(What to work on): Write out, word for word, only the data from its first line to the line containing "return made".

(Data excerpt):

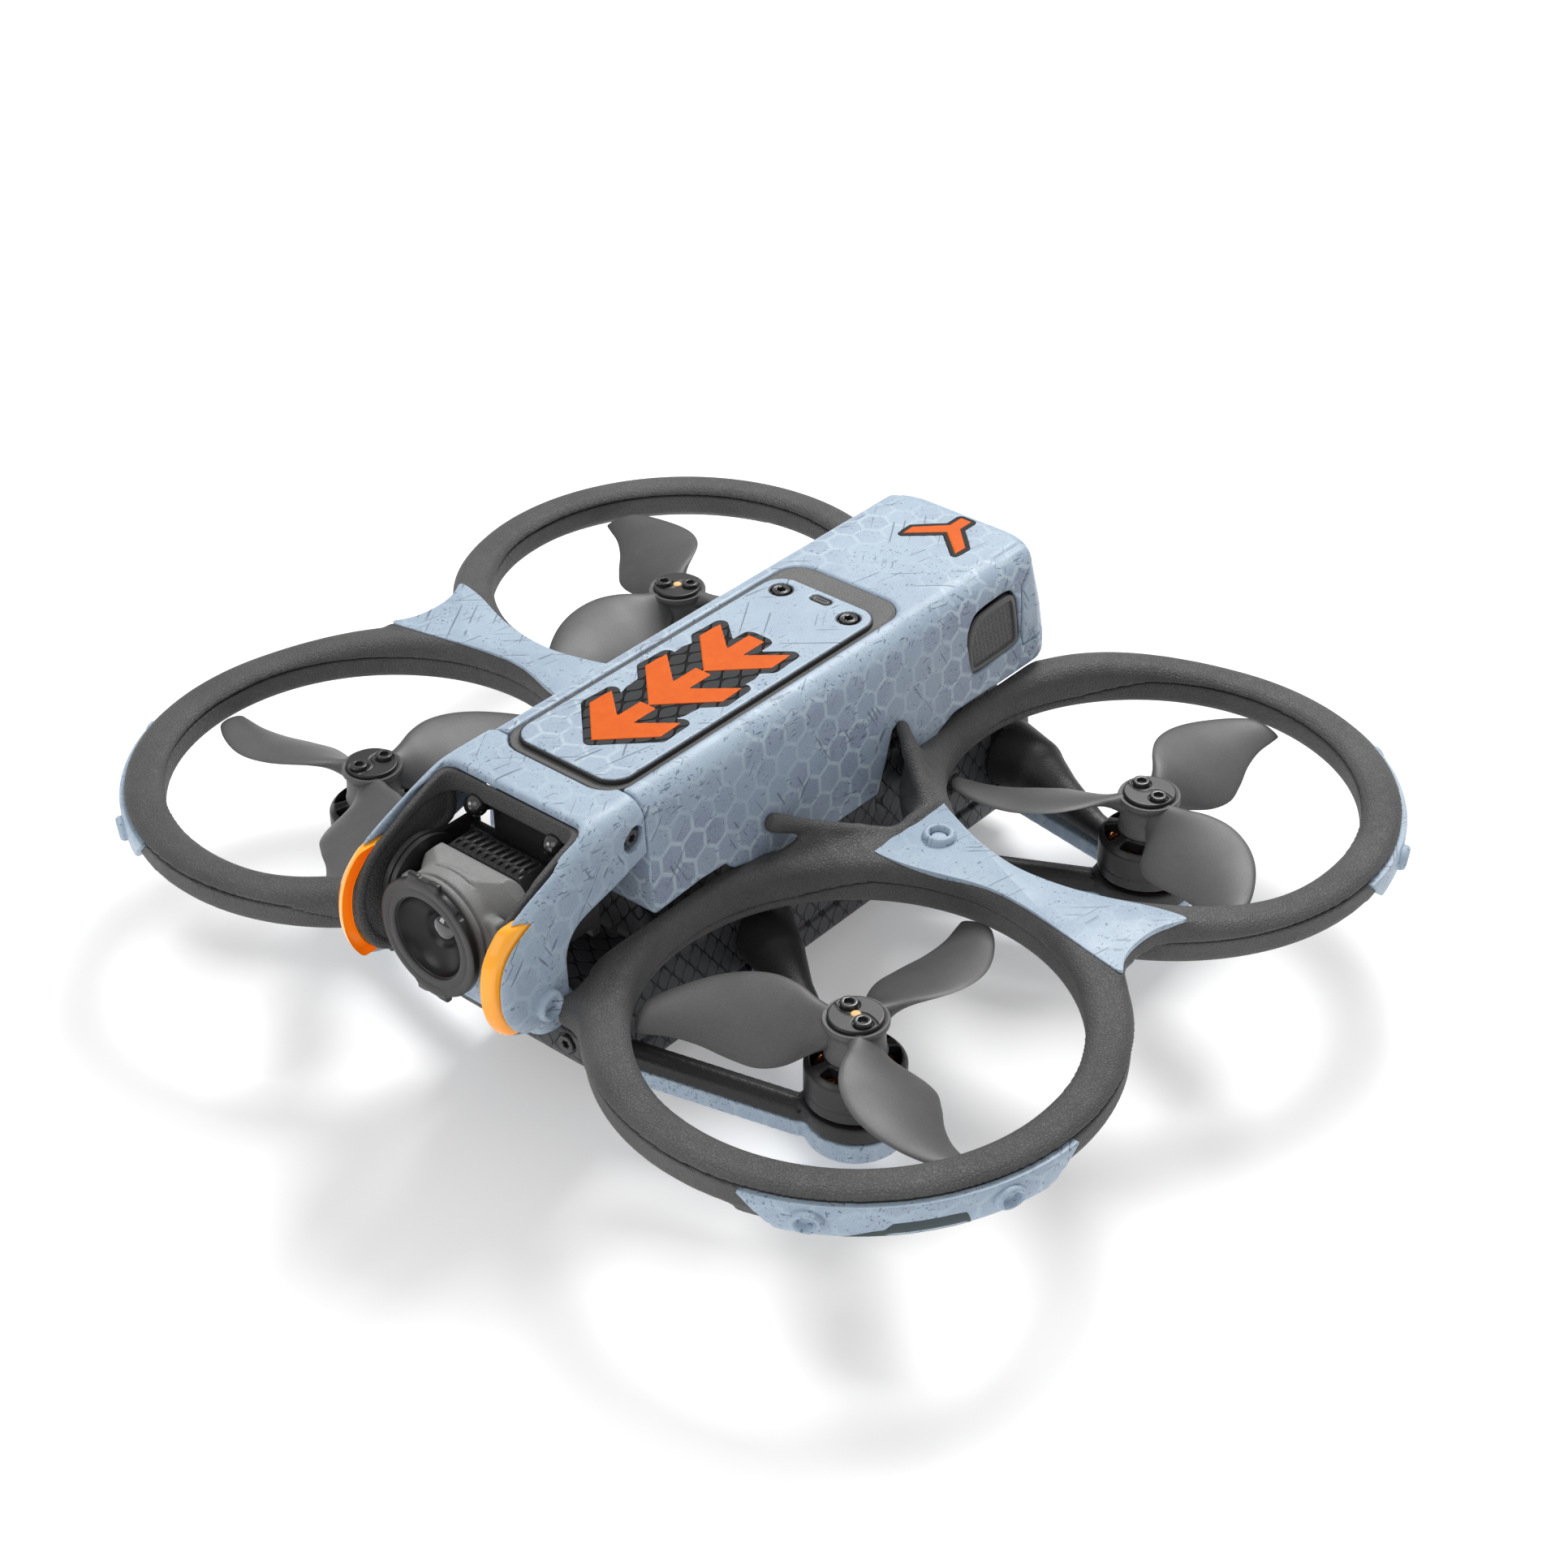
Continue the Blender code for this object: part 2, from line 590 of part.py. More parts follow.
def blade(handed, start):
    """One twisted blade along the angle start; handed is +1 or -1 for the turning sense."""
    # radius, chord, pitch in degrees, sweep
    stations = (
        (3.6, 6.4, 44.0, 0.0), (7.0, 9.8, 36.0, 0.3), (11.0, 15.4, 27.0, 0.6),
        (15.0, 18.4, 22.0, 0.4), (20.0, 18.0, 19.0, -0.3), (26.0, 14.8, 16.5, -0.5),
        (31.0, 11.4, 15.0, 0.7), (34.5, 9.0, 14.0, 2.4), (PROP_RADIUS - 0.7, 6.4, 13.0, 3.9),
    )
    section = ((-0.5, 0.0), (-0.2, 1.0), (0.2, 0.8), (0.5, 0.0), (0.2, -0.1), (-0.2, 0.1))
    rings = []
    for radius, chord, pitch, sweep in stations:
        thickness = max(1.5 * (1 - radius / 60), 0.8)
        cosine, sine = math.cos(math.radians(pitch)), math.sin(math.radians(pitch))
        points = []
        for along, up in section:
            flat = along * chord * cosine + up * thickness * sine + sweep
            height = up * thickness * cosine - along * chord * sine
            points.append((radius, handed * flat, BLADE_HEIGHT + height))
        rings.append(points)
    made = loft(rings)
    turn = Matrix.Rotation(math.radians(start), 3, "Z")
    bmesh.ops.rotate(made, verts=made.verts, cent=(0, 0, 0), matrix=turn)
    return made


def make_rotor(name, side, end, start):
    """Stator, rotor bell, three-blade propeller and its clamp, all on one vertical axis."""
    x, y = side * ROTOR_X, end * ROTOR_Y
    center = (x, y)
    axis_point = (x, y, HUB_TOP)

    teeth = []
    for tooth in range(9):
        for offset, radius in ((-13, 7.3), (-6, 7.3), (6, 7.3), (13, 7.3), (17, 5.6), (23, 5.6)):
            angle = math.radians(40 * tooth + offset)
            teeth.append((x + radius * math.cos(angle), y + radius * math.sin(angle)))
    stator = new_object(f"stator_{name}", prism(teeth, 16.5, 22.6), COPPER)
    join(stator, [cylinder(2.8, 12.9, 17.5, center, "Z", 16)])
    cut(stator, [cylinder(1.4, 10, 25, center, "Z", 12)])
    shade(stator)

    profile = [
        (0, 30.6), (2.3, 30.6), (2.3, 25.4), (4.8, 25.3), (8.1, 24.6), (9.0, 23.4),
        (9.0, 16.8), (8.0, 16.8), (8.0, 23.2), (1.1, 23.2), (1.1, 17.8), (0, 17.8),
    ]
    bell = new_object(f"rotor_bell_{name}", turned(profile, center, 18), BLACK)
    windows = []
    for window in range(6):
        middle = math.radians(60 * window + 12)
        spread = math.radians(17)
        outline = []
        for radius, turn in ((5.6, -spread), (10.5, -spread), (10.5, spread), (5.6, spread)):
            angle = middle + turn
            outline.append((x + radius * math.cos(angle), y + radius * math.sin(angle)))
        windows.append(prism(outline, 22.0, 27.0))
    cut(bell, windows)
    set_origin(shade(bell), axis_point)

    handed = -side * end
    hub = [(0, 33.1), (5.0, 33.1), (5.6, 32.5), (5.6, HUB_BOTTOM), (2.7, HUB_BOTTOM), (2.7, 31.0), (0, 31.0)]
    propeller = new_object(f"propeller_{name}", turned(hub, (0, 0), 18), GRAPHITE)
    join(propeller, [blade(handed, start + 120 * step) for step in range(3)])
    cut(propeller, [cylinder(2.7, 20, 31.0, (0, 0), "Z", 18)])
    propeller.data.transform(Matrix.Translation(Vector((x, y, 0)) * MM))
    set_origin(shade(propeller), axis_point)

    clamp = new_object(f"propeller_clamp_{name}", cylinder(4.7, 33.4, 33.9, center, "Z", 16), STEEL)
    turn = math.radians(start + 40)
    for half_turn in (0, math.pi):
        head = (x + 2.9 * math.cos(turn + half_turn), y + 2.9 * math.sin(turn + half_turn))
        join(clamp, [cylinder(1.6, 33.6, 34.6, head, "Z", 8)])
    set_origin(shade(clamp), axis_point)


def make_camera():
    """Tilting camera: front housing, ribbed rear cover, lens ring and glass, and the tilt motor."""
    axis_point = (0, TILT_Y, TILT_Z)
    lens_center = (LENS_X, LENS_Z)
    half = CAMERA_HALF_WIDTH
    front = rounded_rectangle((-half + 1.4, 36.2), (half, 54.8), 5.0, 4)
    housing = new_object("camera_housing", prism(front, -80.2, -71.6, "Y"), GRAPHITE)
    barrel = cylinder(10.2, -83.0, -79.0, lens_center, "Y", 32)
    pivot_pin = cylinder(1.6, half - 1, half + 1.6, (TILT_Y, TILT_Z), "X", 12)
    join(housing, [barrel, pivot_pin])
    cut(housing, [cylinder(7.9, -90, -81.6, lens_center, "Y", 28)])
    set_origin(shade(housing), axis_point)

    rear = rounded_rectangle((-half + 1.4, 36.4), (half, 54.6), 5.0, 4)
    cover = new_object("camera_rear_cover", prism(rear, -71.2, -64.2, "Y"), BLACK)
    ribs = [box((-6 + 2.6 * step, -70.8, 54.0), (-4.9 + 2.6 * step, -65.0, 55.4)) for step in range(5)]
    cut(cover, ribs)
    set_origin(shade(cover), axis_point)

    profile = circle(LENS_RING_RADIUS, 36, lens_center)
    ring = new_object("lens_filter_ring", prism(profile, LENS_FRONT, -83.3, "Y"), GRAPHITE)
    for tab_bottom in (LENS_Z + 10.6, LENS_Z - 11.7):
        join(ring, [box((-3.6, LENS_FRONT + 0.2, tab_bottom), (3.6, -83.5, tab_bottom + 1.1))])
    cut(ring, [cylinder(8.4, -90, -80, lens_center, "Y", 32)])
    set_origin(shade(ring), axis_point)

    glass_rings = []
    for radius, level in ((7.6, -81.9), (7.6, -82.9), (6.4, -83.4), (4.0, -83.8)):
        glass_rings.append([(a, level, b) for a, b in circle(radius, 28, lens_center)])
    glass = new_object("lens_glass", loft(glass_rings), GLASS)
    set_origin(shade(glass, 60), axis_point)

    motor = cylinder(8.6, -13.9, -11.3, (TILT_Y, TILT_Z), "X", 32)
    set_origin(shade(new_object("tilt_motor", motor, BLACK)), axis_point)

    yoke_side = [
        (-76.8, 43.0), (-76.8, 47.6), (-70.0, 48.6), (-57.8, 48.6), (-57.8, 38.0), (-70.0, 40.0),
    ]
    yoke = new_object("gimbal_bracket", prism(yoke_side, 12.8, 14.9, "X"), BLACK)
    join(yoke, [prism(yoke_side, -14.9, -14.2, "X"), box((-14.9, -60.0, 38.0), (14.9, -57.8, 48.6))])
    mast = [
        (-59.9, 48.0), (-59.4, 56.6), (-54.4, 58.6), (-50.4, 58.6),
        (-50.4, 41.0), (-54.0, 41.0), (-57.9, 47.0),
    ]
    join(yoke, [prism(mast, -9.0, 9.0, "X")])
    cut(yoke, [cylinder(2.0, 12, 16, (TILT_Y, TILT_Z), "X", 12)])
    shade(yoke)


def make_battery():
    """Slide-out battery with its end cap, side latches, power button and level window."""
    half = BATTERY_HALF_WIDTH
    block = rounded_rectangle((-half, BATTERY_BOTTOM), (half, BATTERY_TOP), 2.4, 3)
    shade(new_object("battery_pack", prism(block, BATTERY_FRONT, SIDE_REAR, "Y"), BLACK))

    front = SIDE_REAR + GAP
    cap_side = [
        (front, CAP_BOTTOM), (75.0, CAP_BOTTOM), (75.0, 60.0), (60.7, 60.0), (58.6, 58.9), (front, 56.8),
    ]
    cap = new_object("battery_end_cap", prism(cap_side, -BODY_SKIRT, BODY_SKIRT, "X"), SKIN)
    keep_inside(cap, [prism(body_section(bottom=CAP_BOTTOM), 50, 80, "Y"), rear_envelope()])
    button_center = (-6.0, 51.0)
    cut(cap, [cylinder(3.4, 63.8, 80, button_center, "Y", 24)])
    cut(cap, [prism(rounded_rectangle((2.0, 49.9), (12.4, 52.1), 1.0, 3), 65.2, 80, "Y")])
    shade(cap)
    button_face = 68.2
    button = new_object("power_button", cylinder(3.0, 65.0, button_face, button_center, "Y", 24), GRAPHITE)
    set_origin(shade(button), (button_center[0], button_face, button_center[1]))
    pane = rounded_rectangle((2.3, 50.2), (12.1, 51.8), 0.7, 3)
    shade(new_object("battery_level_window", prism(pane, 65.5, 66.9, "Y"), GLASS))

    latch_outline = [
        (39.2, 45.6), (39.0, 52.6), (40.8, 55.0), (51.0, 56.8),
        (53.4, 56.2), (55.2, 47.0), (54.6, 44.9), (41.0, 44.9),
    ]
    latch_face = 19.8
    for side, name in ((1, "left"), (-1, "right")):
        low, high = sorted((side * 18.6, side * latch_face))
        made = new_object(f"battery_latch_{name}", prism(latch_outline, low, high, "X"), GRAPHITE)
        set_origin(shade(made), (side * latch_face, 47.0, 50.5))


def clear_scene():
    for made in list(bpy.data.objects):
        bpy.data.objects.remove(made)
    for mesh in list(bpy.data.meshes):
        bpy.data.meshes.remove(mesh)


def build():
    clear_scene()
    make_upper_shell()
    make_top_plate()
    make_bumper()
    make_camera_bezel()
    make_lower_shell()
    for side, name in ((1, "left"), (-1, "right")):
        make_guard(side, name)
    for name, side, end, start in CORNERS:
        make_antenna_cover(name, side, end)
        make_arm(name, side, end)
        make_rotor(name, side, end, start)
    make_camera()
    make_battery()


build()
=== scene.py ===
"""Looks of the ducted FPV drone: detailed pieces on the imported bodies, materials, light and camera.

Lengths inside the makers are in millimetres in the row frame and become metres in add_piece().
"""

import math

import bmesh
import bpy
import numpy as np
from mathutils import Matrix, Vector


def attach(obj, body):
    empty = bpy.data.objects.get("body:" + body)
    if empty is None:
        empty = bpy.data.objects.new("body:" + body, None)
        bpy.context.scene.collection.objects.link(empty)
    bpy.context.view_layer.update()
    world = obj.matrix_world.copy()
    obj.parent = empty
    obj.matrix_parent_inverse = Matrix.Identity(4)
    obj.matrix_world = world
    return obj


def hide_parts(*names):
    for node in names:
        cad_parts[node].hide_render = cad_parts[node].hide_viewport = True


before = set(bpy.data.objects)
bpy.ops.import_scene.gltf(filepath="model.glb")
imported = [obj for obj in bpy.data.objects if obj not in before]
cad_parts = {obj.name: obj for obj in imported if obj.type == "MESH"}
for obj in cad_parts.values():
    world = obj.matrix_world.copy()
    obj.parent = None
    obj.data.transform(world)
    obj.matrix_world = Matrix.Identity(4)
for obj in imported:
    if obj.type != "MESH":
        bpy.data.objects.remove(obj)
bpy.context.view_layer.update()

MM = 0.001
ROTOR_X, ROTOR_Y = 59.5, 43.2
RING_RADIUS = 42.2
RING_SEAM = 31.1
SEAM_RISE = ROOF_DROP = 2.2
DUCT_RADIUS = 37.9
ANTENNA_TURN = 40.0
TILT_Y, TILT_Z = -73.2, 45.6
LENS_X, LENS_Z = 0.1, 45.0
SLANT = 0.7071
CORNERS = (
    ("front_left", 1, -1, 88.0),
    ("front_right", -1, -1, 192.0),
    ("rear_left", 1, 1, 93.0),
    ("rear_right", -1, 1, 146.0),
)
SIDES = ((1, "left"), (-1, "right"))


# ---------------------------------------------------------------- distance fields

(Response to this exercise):
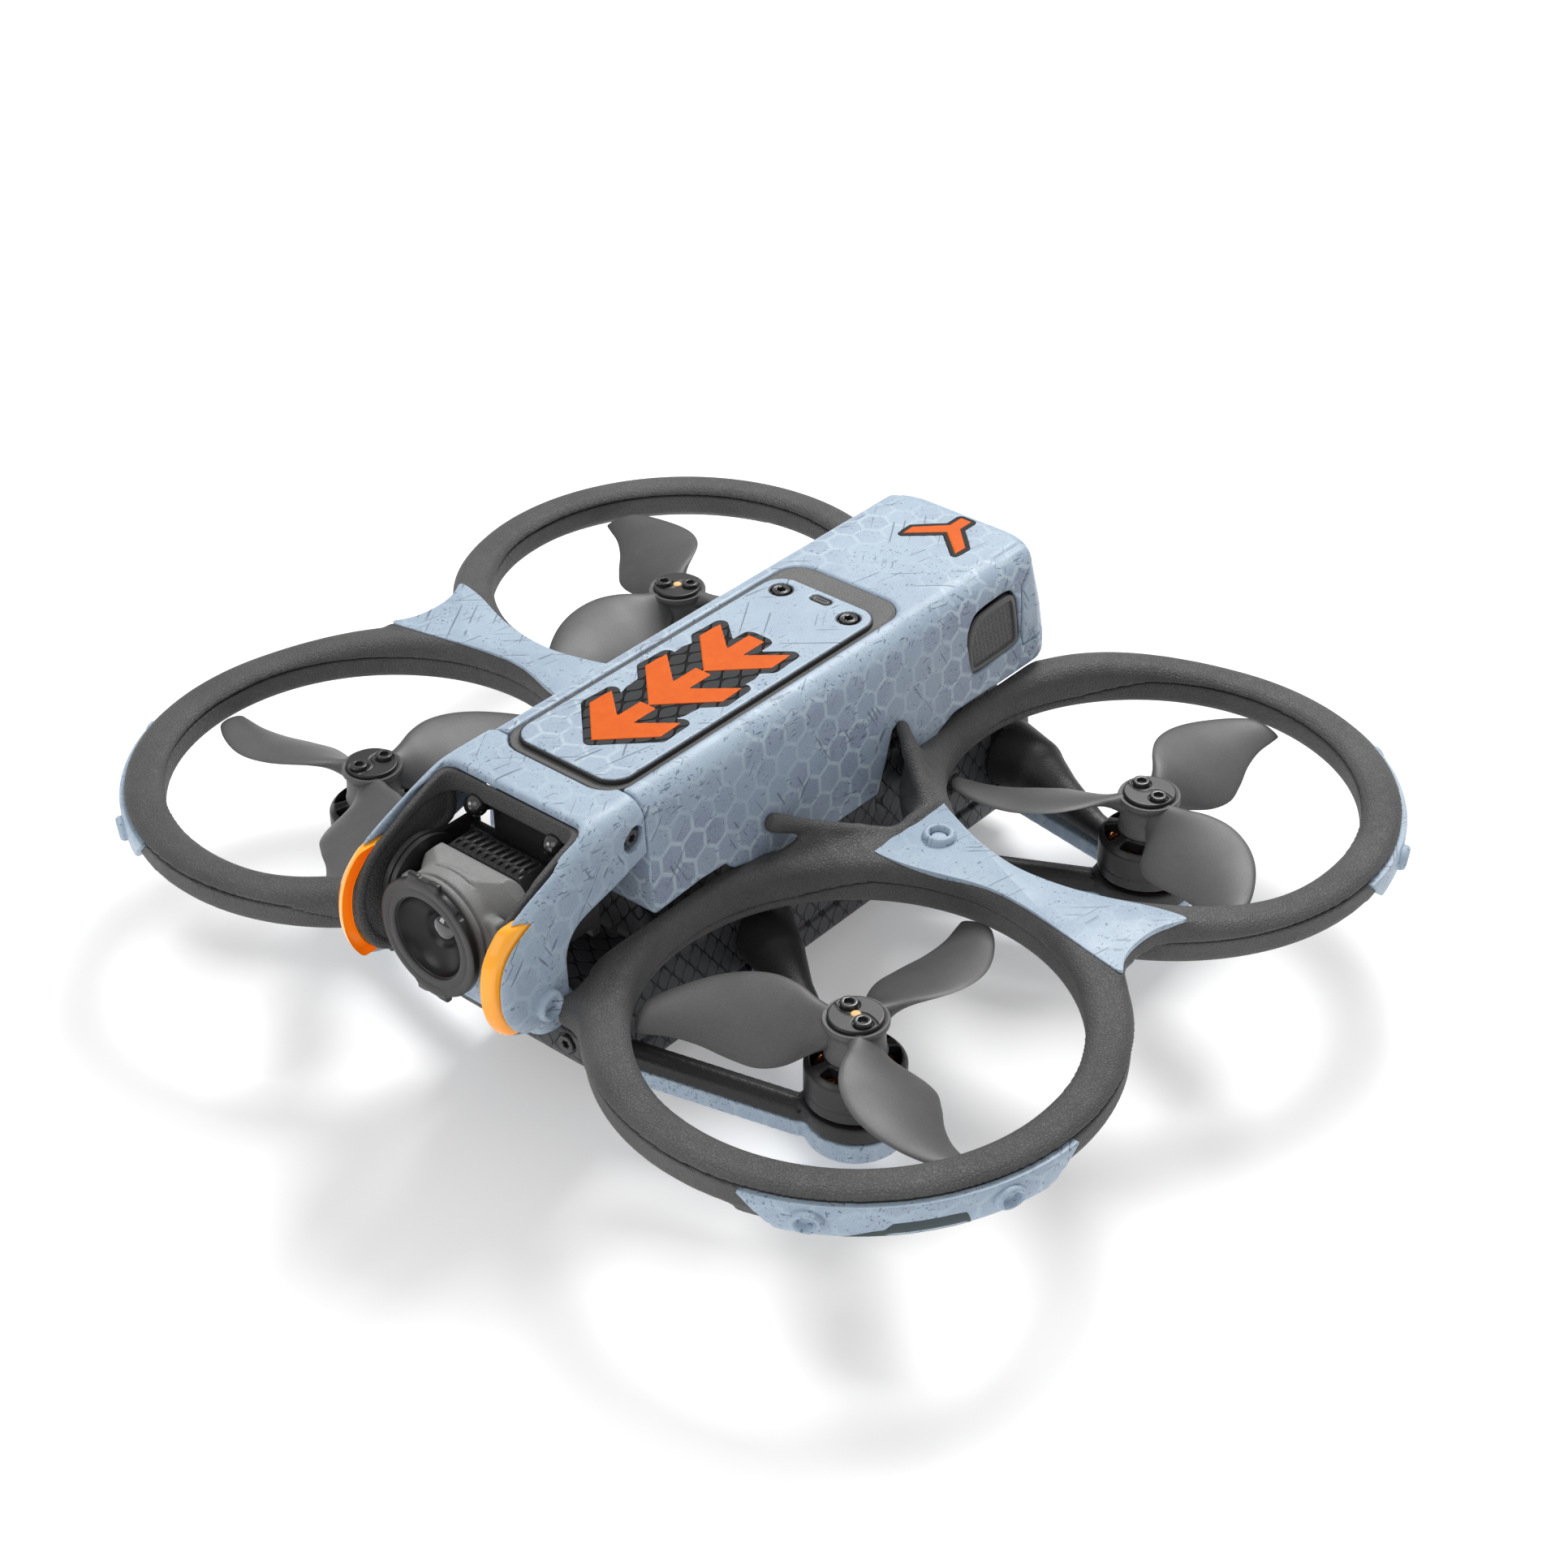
Continue the Blender code for this object: part 2, from line 590 of part.py. More parts follow.
def blade(handed, start):
    """One twisted blade along the angle start; handed is +1 or -1 for the turning sense."""
    # radius, chord, pitch in degrees, sweep
    stations = (
        (3.6, 6.4, 44.0, 0.0), (7.0, 9.8, 36.0, 0.3), (11.0, 15.4, 27.0, 0.6),
        (15.0, 18.4, 22.0, 0.4), (20.0, 18.0, 19.0, -0.3), (26.0, 14.8, 16.5, -0.5),
        (31.0, 11.4, 15.0, 0.7), (34.5, 9.0, 14.0, 2.4), (PROP_RADIUS - 0.7, 6.4, 13.0, 3.9),
    )
    section = ((-0.5, 0.0), (-0.2, 1.0), (0.2, 0.8), (0.5, 0.0), (0.2, -0.1), (-0.2, 0.1))
    rings = []
    for radius, chord, pitch, sweep in stations:
        thickness = max(1.5 * (1 - radius / 60), 0.8)
        cosine, sine = math.cos(math.radians(pitch)), math.sin(math.radians(pitch))
        points = []
        for along, up in section:
            flat = along * chord * cosine + up * thickness * sine + sweep
            height = up * thickness * cosine - along * chord * sine
            points.append((radius, handed * flat, BLADE_HEIGHT + height))
        rings.append(points)
    made = loft(rings)
    turn = Matrix.Rotation(math.radians(start), 3, "Z")
    bmesh.ops.rotate(made, verts=made.verts, cent=(0, 0, 0), matrix=turn)
    return made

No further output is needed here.